Now the hunt for all things Młoda Polska becomes an extended chase after stained glass. First stop – the Wyspiański Pavilion just south of the Rynek. This strange modern building’s main raison d’être is a tourist information centre, but it also contains three amazing windows – posthumous realisations of Wyspiański’s rejected designs for windows for Wawel Cathedral. The windows depict Poland’s patron saint and two greatest monarchs – Kazimierz the Great, St Stanisław and Henry the Pious – as skeletal spectres, which proved a bit too much for the cathedral authorities, who handed the commission to Mehoffer instead.
Speaking of which, you’d do well to head over to Wawel – and then to the Mariacki Church.
Infuriatingly, none of the maps or audioguides for either church point you to any Młoda Polska work (though they’re very eager to tell you about Veit Stoss), so you’ll have to keep a sharp eye out. Mehoffer, Wyspiański and colleagues contributed stunning windows and murals to both churches, so go slowly, look carefully and you’ll be richly rewarded.

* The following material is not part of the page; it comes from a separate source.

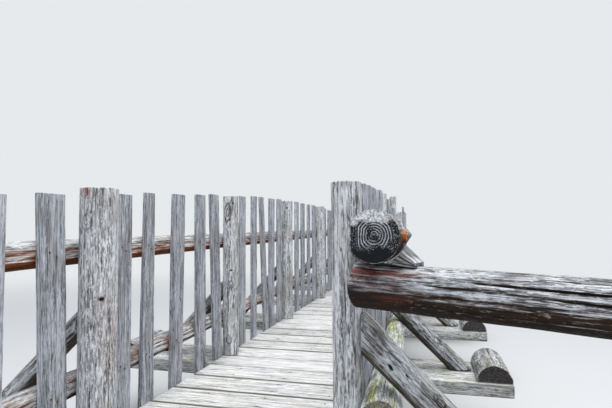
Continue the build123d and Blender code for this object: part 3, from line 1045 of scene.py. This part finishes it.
def make_deck_pieces():
    for number in range(1, 7):
        make_boards("deck_planks_%d" % number, "deck_board", deck_wood, (0, 2, 1), 100 + 10 * number,
                    plank_nails, edge=0.006, edge_mark=1.0)
    for number in range(1, 6):
        make_boards("outrigger_%d" % number, "outrigger_timber", outrigger_wood, (0, 2, 1),
                    200 + 10 * number, edge=0.011, wave=0.005, step=0.014, edge_mark=1.0,
                    trodden=trodden_half_width)


def both_sides(kind, count, first_seed, seed_step=10):
    """Node and seed of the pieces that are numbered alike on both sides."""
    for side, side_seed in (("left", first_seed), ("right", first_seed + 100)):
        for number in range(1, count + 1):
            yield "%s_%s_%d" % (side, kind, number), side_seed + seed_step * number


def make_pickets():
    for node, seed in both_sides("pickets", 4, 300, 20):
        side = node.split("_")[0]
        make_boards(node, "picket_board", picket_wood, (2, 0, 1), seed, picket_nails(side),
                    nail_face=1 if side == "left" else 0, edge=0.004)


def split_head(node, log):
    """Lowers the part of a post's head that a slanting break took away, read from its solid."""
    points = solids_of(node)[0]
    side = np.sign(log.start[0])
    reach = side * points[:, 0]
    head = points[points[:, 2] > log.end[2] - 0.001]
    tip = (side * head[:, 0]).min()
    inner = reach.min()
    shoulder = points[reach < inner + 0.003, 2].max()
    slope = (log.end[2] - shoulder) / (tip - inner)
    if shoulder > log.end[2] - 0.03:
        return None

    def lowered(places):
        ragged = 0.007 * noise(places * (60, 60, 3), 5)
        limit = shoulder + (side * places[..., 0] - inner) * slope + ragged
        share = np.minimum(1, (limit - log.start[2]) / (log.end[2] - log.start[2]))
        level = log.start[2] + (places[..., 2] - log.start[2]) * share
        return stacked(places[..., 0], places[..., 1], level)
    return lowered


def make_posts():
    """The posts; those with marks of their own, and the first ones, have finer meshes."""
    marked_meshes = {"left_post_1": (0.009, 100), "left_post_2": (0.011, 84), "left_post_3": (0.014, 60)}
    for node, seed in both_sides("post", 5, 500):
        log = upright_log(node)
        marks = [dict(one, place=(one["place"] - log.start[2]) / log.length)
                 for one in post_marks.get(node, ())]
        spacing, columns = (0.012, 72) if node.endswith("1") else (0.018, 48)
        looks = {"knots": 5}
        if marks:
            spacing, columns = marked_meshes[node]
            looks = {"knots": 0, "swelling": 0.010, "own_knots": marks}
        make_log_piece(node, "post_log", chipped_post_wood if node == "left_post_1" else post_wood, [log],
                       seed, spacing=spacing, columns=columns, reshape=split_head(node, log), **looks)


def make_braces():
    for node, seed in both_sides("brace", 5, 700):
        points = solids_of(node)[0]
        axis = long_axis(points)
        log = read_log(points, axis * np.sign(axis[2]))
        if node in brace_marks:
            log.radii = [radius + brace_fuller for radius in log.radii]
        spacing, columns = (0.009, 80) if node == "right_brace_1" else (0.016, 48)
        make_log_piece(node, "brace_log", brace_wood if node.endswith("1") else further_brace_wood, [log], seed,
                       spacing=spacing, columns=columns, lumps=0.006, rim=0.016, swelling=0.012,
                       own_knots=brace_marks.get(node, ()))


def read_stub():
    """The branch stub on the right top rail, from inside the rail to its sawn face."""
    points = min(solids_of("right_top_rail"), key=lambda solid: np.ptp(solid[:, 1]))
    end = points[points[:, 0] > points[:, 0].max() - 0.001]
    middle = (end.min(axis=0) + end.max(axis=0)) / 2
    radius = np.ptp(end[:, 1]) / 2
    return Log(middle - (stub_root, 0, 0), middle - (stub_shorter, 0, 0), (radius, radius * 0.94))


def make_rails():
    make_log_piece("left_top_rail", "rail_log", rail_wood, rail_logs["left_top_rail"], 901,
                   spacing=0.038, columns=50, cracks=7, knots=12)
    make_log_piece("left_lower_rail", "lower_rail_log", lower_rail_wood, rail_logs["left_lower_rail"], 911,
                   spacing=0.036, columns=46, cracks=5, knots=5, lumps=0.007)
    make_log_piece("right_lower_rail", "mossy_rail_log", mossy_rail_wood, rail_logs["right_lower_rail"], 921,
                   spacing=0.036, columns=46, cracks=5, knots=3)

    def near_end_worn(places):
        share = 1 - smooth_step(right_rail.start[1], right_rail.start[1] + disc_reach, places[..., 1])
        rise = (places[..., 2] - right_rail.start[2]) / right_rail.radii[0]
        retreat = disc_retreat * smooth_step(0.3, 1.0, rise)
        return places + stacked(-disc_shift * share, retreat * share, 0)

    make_log_piece("right_top_rail", "wing_log", disc_wood, [right_rail], 931, spacing=0.05, columns=120,
                   cracks=7, knots=0, rim=0.004, lumps=0.0025, near_cap_rings=84, growth_rings=9,
                   pith_rise=0.011, reshape=near_end_worn)
    skin = Skin()
    add_log(skin, read_stub(), 935, spacing=0.004, columns=40, cracks=0, knots=0, rim=0.003)
    skin.finish("right_top_rail_stub", "wing_log", [stub_wood], "right_top_rail")


def make_wing():
    points = solids_of("wing_rail")[0]
    axis = long_axis(points)
    plain = square_log(points, axis * np.sign(axis[0]))
    lower = np.array((0, 0, -wing_lower))
    radius = plain.radii[0] + wing_fuller
    start = plain.start + lower + wing_start_shorter * plain.axis
    wing = Log(start, plain.end + lower - wing_shorter * plain.axis, (radius, radius))
    post = upright_log("right_post_1")
    make_log_piece("wing_rail", "wing_log", wing_wood, [wing], 941, spacing=0.011, columns=100, cracks=7,
                   knots=3, rim=0.012, lumps=0.006, own_cracks=wing_cracks, own_knots=wing_marks,
                   reshape=lambda places: clear_of(clear_of(places, right_rail), post))
    make_log_piece("wing_post", "post_log", post_wood, [upright_log("wing_post")], 945, spacing=0.016,
                   columns=48, cracks=5, reshape=lambda places: clear_of(places, wing))
    make_chock(wing)


def make_chock(wing):
    """The wedge on the wing rail, bedded on it and against the top rail."""
    points = solids_of("rail_chock")[0]
    level = np.array((wing.axis[0], wing.axis[1], 0)) / np.hypot(*wing.axis[:2])
    aside = np.array((-level[1], level[0], 0))
    local = np.column_stack((points @ level, points @ aside, points[:, 2]))
    low, high = local.min(axis=0), local.max(axis=0)
    toe = local[local[:, 0] > high[0] - 0.002, 2].max()
    high[0] = high[0] - chock_shorter
    corners = np.zeros((2, 2, 2, 3))
    for wide, through, along in np.ndindex(2, 2, 2):
        top = (high[2] + chock_higher, toe + chock_higher / 4)[along]
        height = top if through else low[2]
        corners[wide, through, along] = (
            level * (low[0], high[0])[along] + aside * (low[1], high[1])[wide] + (0, 0, height)
        )
    skin = Skin()
    add_board(skin, corners, 947, spacing=0.003, step=0.0025, ridge=0.003, grooves=4,
              reshape=lambda places: clear_of(clear_of(places, right_rail), wing))
    skin.finish("rail_chock_wood", "chock_wedge", [chock_wood], "rail_chock")


def notched(places):
    """Lowers the stringers' tops where an outrigger lies in its notch."""
    level = places[..., 2]
    for number in range(1, 6):
        low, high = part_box("outrigger_%d" % number)
        over = (places[..., 1] > low[1] - 0.004) & (places[..., 1] < high[1] + 0.004)
        level = np.where(over, np.minimum(level, low[2] - 0.0005), level)
    return stacked(places[..., 0], places[..., 1], level)


def make_ground_logs():
    for number, side in enumerate(("left", "middle", "right")):
        node = side + "_stringer"
        make_log_piece(node, "stringer_log", stringer_wood, [level_log(node, 1)], 951 + number,
                       spacing=0.06, columns=28, cracks=4, knots=6, reshape=notched)
    for number, side in enumerate(("near", "far")):
        node = side + "_sill"
        make_log_piece(node, "sill_log", sill_wood, [level_log(node, 0)], 961 + number,
                       spacing=0.03, columns=40, cracks=4, knots=3)
    for number in range(1, 6):
        node = "stop_blocks_%d" % number
        logs = [read_log(points, (0, 1, 0)) for points in solids_of(node)]
        make_log_piece(node, "stop_block_log", block_wood, logs, 971 + number, spacing=0.018, columns=38,
                       cracks=5, knots=1)


# The room

def make_floor():
    """A pale floor that fades into the backdrop with distance."""
    bpy.ops.mesh.primitive_plane_add(size=floor_size, location=(0, 0, 0))
    floor = bpy.context.object
    floor.name = "floor"
    material = bpy.data.materials.new("floor")
    material.use_nodes = True
    tree = material.node_tree
    surface = tree.nodes["Principled BSDF"]
    surface.inputs["Base Color"].default_value = floor_colour
    surface.inputs["Roughness"].default_value = 0.9
    far = add_node(tree, "ShaderNodeEmission", {"Color": backdrop_colour})[0]
    place = add_node(tree, "ShaderNodeNewGeometry", {})["Position"]
    distance = add_node(tree, "ShaderNodeVectorMath", {0: place}, operation="LENGTH")["Value"]
    span = {"Value": distance, "From Min": floor_fade_start, "From Max": floor_fade_end}
    fade = add_node(tree, "ShaderNodeMapRange", span, interpolation_type="SMOOTHSTEP")[0]
    either = add_node(tree, "ShaderNodeMixShader", {0: fade, 1: surface.outputs[0], 2: far})[0]
    tree.links.new(either, tree.nodes["Material Output"].inputs[0])
    floor.data.materials.append(material)


def make_sky():
    """Soft light from all round; the camera, reflections and glass see the backdrop instead."""
    world = bpy.data.worlds.new("room")
    bpy.context.scene.world = world
    world.use_nodes = True
    tree = world.node_tree
    soft = tree.nodes["Background"]
    soft.inputs["Color"].default_value = sky_colour
    soft.inputs["Strength"].default_value = sky_strength
    seen = add_node(tree, "ShaderNodeBackground", {"Color": backdrop_colour})[0]
    path = add_node(tree, "ShaderNodeLightPath", {})
    shown = path["Is Camera Ray"]
    for kind in ("Is Glossy Ray", "Is Transmission Ray"):
        shown = add_node(tree, "ShaderNodeMath", {0: shown, 1: path[kind]}, operation="MAXIMUM")[0]
    either = add_node(tree, "ShaderNodeMixShader", {0: shown, 1: soft.outputs[0], 2: seen})[0]
    tree.links.new(either, tree.nodes["World Output"].inputs[0])


def make_lamp():
    lamp = bpy.data.lights.new("sky_light", "AREA")
    lamp.shape = "RECTANGLE"
    lamp.size = lamp_width
    lamp.size_y = lamp_length
    lamp.energy = lamp_power
    lamp.color = lamp_colour
    holder = bpy.data.objects.new("sky_light", lamp)
    holder.location = lamp_place
    bpy.context.scene.collection.objects.link(holder)
    holder.rotation_euler = (lamp_target - holder.location).to_track_quat("-Z", "Y").to_euler()


def make_camera():
    turn, tilt, roll = camera_turn_left, camera_tilt_up, camera_roll
    forward = Vector((-sin(turn) * cos(tilt), cos(turn) * cos(tilt), sin(tilt)))
    level = Vector((cos(turn), sin(turn), 0))
    above = level.cross(forward)
    right = cos(roll) * level + sin(roll) * above
    upward = cos(roll) * above - sin(roll) * level
    data = bpy.data.cameras.new("camera")
    data.lens = camera_lens
    data.sensor_width = camera_sensor
    data.clip_start = 0.05
    camera = bpy.data.objects.new("camera", data)
    facing = Matrix((right, upward, -forward)).transposed().to_4x4()
    camera.matrix_world = Matrix.Translation(camera_place) @ facing
    bpy.context.scene.collection.objects.link(camera)
    bpy.context.scene.camera = camera


make_deck_pieces()
make_pickets()
make_posts()
make_braces()
make_rails()
make_wing()
make_ground_logs()
make_floor()
make_sky()
make_lamp()
make_camera()
bpy.context.scene.view_settings.view_transform = "Standard"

But if you want a real Wyspiański extravaganza, head for the Basilica of St Francis. The thirteenth-century basilica was gutted by fire in 1850. Forty-five years later, Wyspiański was commissioned to redecorate it – completely. All the windows and murals are his work; most of them feature gorgeously elaborate floral motifs but the most famous, deservedly, is the swirling drama of God the Father at the west end of the nave.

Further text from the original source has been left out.